Linux Kernel And Its Functions
People use Linux every day. Today almost all electronic products are built on Linux and the most popular ones are Android devices. Every day almost 850,000 Android devices are activated which is the largest compared to any other mobile devices manufacturer such as Windows Phone, iPhone, etc.
It’s not just smartphones that Linux runs but every other gadget from your TV to a refrigerator is running on Linux. So how is this all possible and what is Linux all about? Let’s talk about this. Before identifying the main functions that the famous Linux Kernel has, it is vital to define what is the Linux Kernel.
What is the Linux Kernel?
The Linux Kernel is the heart of the operating system. Without the Kernel, we simply can not perform any task, since it is mainly responsible for the software and hardware of our computer working correctly and can interact with each other.
Linux history – A little history
The Linux kernel was launched in 1991 by Linus Torvalds and was the trigger that started with the development of Linux as we know it today (you can check out the full story of its development at linuxfoundation.org). The Kernel is a relatively small part of the software that makes up a complete Linux system but it is the part that determines how well the system will work and is the truly unique component of Linux. It is also one of the projects that have more collaborators and developers than any other Open Source project. In addition, it is very well documented since, since 2005, it uses the Git source code management system. If you want to know all the Linux documentation you can check it on the Linux Foundation website.
The first version of the Linux kernel was 0.01, launched in 1991 and the first stable version was 1.0.0. From then on it has followed its evolution with the help of thousands of developers around the world and until now it continues in versions 4.x, in addition, stable updates are released every two or three months for users. If you want to know all the versions, patches, updates and changes you can visit The Linux Kernel Archives.
Kernel Identification
After version 2.6, the Linux kernel has undergone certain changes in its identification nomenclature, since in the past it was identified with three numbers that indicated the series, the version, and the revision in that order. Now, this identification is given by 4 numbers separated by points: AA.BB.CC.DD, where:
- AA: This number indicates the Kernel version.

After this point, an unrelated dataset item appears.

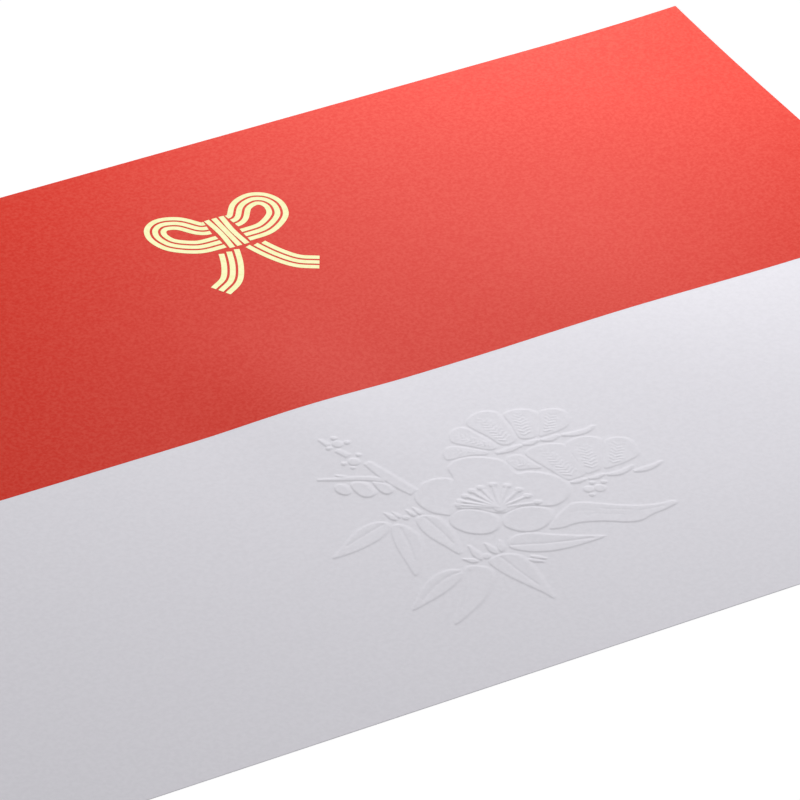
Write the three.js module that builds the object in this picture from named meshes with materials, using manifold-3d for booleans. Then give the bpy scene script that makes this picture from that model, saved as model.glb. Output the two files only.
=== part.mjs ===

- BB: With this number, we can know the current revision of the kernel.
- CC: It gives us information about whether the kernel has minor revisions. This number changes when new driver support is added or new features are added to the Kernel.
- DD: This figure is an indicator of updates and correction of failures in the Kernel and changes when a correction task is performed.
Kernel functions
The main functions of the Kernel are the following:
- Manage RAM memory, so that all programs and running processes can work.
- Manage the processor time, which is used by running processes.
- Manage access and use of the different peripherals connected to the computer.
Where to find the Kernel?
All Linux distributions come with an integrated Kernel, which can be automatically updated by our distributions. All these cores are based on the basic Kernel called Vanilla, supplied directly by Linus Torvalds, from the servers of the organization Kernel.org. In this direction, we can access different repositories in which the Kernel Vanilla can be obtained quickly.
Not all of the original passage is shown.